A grand jury in Kern County indicted five Californians on charges including grand theft and recycling fraud. While that indictment came in March, details of the case were announced Thursday by California's Department of Resources Recycling and Recovery, known as CalRecycle.
More than a dozen private recycling centers in Southern California also were implicated in the scheme because they accepted the Arizona cans and bottles, according to CalRecycle. While centers are responsible for determining containers' origins, in this case they either were operated by or formed alliances with the fraud ring, CalRecycle said.

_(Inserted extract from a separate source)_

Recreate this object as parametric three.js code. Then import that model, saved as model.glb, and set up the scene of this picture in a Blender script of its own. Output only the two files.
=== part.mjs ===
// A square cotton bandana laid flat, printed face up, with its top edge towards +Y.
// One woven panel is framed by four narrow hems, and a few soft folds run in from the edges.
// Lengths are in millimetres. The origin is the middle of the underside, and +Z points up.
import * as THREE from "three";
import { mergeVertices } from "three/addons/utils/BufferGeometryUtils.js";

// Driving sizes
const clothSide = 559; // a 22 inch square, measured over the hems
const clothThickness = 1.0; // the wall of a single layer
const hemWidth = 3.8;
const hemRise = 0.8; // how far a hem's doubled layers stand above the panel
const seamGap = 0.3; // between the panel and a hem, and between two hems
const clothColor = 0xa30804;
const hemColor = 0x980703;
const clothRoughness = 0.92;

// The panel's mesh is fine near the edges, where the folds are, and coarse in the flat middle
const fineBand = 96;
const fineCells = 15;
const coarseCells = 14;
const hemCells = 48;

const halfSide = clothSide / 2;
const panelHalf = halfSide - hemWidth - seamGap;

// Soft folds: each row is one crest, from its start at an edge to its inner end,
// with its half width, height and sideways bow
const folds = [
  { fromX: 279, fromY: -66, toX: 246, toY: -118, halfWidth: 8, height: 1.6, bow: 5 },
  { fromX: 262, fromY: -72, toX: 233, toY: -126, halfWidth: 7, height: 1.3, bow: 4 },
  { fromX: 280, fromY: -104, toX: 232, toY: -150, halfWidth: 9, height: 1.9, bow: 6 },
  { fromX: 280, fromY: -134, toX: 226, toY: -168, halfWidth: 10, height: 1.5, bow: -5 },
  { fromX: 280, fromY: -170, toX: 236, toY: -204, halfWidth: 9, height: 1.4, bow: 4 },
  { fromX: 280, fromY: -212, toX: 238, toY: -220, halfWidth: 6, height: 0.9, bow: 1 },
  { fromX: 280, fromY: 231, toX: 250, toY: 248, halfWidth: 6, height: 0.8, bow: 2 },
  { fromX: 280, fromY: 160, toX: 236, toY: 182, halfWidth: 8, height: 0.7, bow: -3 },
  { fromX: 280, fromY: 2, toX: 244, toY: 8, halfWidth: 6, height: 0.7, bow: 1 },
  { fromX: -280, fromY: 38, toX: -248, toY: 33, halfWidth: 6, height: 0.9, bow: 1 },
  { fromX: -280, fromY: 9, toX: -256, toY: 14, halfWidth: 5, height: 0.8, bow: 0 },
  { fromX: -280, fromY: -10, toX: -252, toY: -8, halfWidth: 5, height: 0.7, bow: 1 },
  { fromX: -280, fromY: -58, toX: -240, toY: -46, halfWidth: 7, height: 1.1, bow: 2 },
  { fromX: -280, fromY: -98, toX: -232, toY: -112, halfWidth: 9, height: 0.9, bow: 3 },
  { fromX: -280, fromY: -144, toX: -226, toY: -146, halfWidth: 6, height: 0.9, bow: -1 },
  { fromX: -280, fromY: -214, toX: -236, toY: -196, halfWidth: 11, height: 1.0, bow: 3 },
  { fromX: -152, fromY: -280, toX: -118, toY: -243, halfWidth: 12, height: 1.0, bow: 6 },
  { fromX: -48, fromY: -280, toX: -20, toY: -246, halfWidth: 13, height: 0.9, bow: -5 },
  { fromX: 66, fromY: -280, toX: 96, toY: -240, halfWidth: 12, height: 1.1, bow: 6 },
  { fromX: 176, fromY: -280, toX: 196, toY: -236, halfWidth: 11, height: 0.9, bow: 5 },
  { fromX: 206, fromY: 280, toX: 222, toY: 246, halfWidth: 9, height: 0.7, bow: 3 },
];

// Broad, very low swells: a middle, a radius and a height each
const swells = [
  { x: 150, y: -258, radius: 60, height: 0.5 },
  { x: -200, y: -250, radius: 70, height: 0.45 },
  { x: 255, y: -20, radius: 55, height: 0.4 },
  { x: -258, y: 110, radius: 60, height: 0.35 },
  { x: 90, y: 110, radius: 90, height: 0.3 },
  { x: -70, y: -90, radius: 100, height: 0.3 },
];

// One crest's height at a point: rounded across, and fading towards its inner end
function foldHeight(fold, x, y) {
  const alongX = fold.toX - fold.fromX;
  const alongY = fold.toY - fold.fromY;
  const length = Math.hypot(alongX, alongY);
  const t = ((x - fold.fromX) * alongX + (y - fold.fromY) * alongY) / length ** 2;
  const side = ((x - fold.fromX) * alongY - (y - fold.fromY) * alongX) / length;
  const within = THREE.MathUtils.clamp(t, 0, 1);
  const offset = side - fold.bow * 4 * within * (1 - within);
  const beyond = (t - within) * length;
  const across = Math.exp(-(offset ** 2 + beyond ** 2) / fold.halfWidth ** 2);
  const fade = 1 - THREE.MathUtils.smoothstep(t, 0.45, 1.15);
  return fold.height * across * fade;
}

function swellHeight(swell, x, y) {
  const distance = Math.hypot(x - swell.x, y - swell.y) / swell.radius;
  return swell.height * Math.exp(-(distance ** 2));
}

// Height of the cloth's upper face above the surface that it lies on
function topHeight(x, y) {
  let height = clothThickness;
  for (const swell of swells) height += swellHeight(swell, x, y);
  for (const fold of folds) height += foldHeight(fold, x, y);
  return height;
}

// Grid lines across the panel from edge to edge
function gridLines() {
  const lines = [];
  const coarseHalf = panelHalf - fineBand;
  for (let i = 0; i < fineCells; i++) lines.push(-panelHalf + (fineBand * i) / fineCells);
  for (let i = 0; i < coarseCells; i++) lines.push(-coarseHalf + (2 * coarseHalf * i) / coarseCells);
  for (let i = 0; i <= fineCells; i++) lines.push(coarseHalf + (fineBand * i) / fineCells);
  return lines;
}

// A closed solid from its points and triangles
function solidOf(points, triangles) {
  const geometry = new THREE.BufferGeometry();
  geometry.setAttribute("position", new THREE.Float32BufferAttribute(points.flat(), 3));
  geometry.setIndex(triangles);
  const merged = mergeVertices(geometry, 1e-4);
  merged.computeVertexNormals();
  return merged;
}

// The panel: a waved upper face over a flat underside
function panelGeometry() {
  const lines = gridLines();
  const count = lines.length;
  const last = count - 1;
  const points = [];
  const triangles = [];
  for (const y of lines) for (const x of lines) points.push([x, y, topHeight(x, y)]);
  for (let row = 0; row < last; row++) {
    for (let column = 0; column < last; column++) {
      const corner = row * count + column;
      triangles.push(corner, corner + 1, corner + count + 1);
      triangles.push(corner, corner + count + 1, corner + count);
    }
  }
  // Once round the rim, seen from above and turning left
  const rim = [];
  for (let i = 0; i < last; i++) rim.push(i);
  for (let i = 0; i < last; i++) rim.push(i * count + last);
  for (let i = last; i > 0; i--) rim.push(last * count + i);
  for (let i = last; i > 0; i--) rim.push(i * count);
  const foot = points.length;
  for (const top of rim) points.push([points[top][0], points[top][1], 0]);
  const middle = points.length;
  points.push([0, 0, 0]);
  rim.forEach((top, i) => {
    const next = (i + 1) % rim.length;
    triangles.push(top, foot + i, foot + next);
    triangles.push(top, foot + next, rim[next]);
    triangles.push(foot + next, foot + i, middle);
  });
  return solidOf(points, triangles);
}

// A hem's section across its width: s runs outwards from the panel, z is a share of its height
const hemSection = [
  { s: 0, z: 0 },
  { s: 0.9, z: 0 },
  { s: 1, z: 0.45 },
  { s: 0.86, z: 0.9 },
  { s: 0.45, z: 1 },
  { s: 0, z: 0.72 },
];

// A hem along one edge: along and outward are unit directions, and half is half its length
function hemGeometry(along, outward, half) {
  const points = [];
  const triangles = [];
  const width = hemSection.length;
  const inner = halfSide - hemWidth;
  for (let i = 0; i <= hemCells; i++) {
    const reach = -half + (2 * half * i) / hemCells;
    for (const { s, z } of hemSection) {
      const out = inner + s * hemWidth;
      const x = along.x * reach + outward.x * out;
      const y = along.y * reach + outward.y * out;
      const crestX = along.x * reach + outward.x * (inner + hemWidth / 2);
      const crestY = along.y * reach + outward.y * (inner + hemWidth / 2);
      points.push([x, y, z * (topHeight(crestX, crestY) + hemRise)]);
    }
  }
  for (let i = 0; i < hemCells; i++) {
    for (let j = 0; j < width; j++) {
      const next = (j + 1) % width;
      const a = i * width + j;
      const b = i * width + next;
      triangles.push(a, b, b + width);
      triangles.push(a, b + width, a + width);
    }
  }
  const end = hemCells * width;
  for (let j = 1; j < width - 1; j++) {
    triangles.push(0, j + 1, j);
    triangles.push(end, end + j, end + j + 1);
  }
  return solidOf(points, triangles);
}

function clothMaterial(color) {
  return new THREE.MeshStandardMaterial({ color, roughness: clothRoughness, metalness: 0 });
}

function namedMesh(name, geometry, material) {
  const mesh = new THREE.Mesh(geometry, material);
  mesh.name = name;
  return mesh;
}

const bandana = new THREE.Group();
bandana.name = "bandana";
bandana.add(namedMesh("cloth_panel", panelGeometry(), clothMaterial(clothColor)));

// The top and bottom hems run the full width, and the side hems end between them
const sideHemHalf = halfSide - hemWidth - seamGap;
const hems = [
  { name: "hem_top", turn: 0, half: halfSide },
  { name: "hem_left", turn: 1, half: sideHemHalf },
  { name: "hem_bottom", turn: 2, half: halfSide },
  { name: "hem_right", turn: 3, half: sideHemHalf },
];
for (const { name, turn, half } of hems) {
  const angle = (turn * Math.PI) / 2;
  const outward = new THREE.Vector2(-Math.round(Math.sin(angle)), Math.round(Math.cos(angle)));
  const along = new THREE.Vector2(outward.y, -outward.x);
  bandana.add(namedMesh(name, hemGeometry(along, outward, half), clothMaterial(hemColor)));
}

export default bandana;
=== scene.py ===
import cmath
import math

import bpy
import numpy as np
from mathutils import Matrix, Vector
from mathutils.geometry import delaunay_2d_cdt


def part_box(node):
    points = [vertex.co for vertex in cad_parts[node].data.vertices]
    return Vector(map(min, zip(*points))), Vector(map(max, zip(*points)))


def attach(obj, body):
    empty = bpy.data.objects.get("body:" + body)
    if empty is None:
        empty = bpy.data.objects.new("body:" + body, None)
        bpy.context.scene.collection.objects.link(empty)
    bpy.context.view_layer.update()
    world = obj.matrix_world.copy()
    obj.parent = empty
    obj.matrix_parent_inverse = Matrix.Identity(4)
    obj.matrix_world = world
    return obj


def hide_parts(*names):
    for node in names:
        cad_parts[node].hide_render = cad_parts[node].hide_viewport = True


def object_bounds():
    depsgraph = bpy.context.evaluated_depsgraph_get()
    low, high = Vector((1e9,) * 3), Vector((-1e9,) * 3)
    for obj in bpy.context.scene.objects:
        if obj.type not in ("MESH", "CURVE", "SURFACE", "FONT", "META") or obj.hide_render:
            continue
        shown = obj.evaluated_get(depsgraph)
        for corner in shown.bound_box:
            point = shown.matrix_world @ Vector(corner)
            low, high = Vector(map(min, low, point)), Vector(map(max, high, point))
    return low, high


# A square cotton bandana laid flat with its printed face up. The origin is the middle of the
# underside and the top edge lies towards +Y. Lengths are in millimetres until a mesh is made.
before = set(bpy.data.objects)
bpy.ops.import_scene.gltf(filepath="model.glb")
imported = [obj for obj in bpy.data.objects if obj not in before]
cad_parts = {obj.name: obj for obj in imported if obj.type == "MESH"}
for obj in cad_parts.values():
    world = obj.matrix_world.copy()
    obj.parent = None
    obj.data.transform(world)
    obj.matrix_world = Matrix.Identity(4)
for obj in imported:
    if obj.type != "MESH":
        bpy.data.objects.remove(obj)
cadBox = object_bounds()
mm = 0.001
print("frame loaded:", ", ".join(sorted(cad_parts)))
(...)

Recyclable containers sold in California include a 5- or 10-cent charge, depending on their size. The money is refunded when the can or bottle is redeemed. But out-of-state containers can't be redeemed in California because the cans or bottles were not subject to the initial charge.
Though the exact number of cans and bottles was not known, $14 million in refunds would be the equivalent of roughly 250 million cans or bottles, CalRecycle spokesman Lance Klug calculated.
The investigation involved both CalRecycle and investigators with the state Department of Justice.
In April 2014, DOJ agents "witnessed a semi-truck being loaded with used beverage containers" in Phoenix and tracked it to Bakersfield, according to a CalRecycle news release. In a dirt lot, the containers were moved to a trailer and a U-Haul truck, and eventually taken to a recycling center in the city.
Following leads from that operation, investigators uncovered what they said was a scam in which the recycling centers redeemed containers from Arizona from 2012 to 2014, CalRecycle said.